自分で考えて行動するための「隙間」をつくる

「りんご音楽祭を今年も開催すると決断をした時、周りからの反感は少なかったです。むしろ、理解してくれた方ばかりで。それは、僕が無茶をしないということを仲間が信じてくれているからかもしれません。あとは、僕は常に自分のやりたいことを伝えるし、その想いを話します。もちろん、誰もやったことのないことに挑戦する時には多くの批判も受けますが、だからこそしっかりと周りに話をしますし、周りの仲間や一緒に活動してくれるスタッフが世間からの批判対象にならないよう僕が前面に出るようにしています」(古川氏)

最初は、批判を受けている古川氏をみて傷つくスタッフもいたそうだが、古川氏の果敢なチャレンジと、その度に起こる意味のない批判にスタッフも動じなくなったと古川氏は笑って話す。

「僕の仲間も最高ですが、りんご音楽祭のお客さんもダントツで最高なんです。僕自身、基本的に “禁止” が嫌いで、自分で考えて行動して欲しいので、あえて “隙間” を残しているんです。一般的なフェスって商業化されてしまっているので、楽しみ方が決まってしまっているんですよね。例えば、Instagram用の映えスポットが予め用意されているとか。でも本来、自分のInstagramに映える写真は自分で決めるはずのもので、だからりんご音楽祭にはあえてそういうスポットは一切つくっていません」(古川氏)

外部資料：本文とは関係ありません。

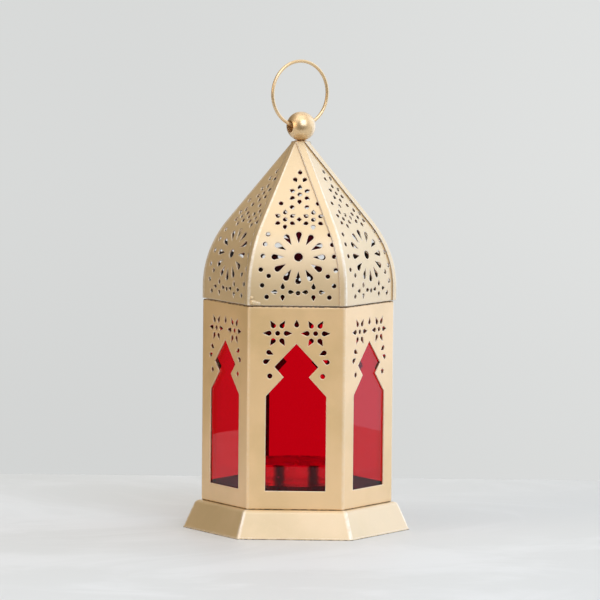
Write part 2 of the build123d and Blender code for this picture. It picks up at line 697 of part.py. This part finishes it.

お客さんが自分で考えて自分で選ぶ演出を考えてきたという古川氏。

「僕は、“あったら楽に遊べるもの” は大切にしていますが、“なくてもなんとかなるもの” をチケット代をあげたり、音質やお酒のランクを下げてまで用意しません。僕が1番やりたいことは、とにかく良いものを伝えていくこと。だから、世界で唯一、デコレーションしていないフェスだと思いますよ(笑)」(古川氏)

常にお客さんのため、仲間のため、地域のため、そしてそれは強いては自分自身のために考え、行動してきた古川氏は、最後にこんなことも教えてくれた。

「今日話したことは、相手に言っているようで、実は全部自分に言ってるんです。みんな気づかないうちに、誰かを傷つけてしまう発言や行動をしてしまうことがあるんです。僕もできていないことがあると思うからこそ、こういった取材や仲間同士で集まった時なんかにも今日お話ししたような話題を放り込んで話すことで、自分自身を喚起するようにしているんです」(古川氏)

自分の信じたことに真っ直ぐ行動し続けながらも、相手を思いやり、そして一つも飾らない古川陽介氏。りんご音楽祭だけでなく、個人としても多くのファンや仲間を魅了し続ける彼に、今後ますます目が離せない。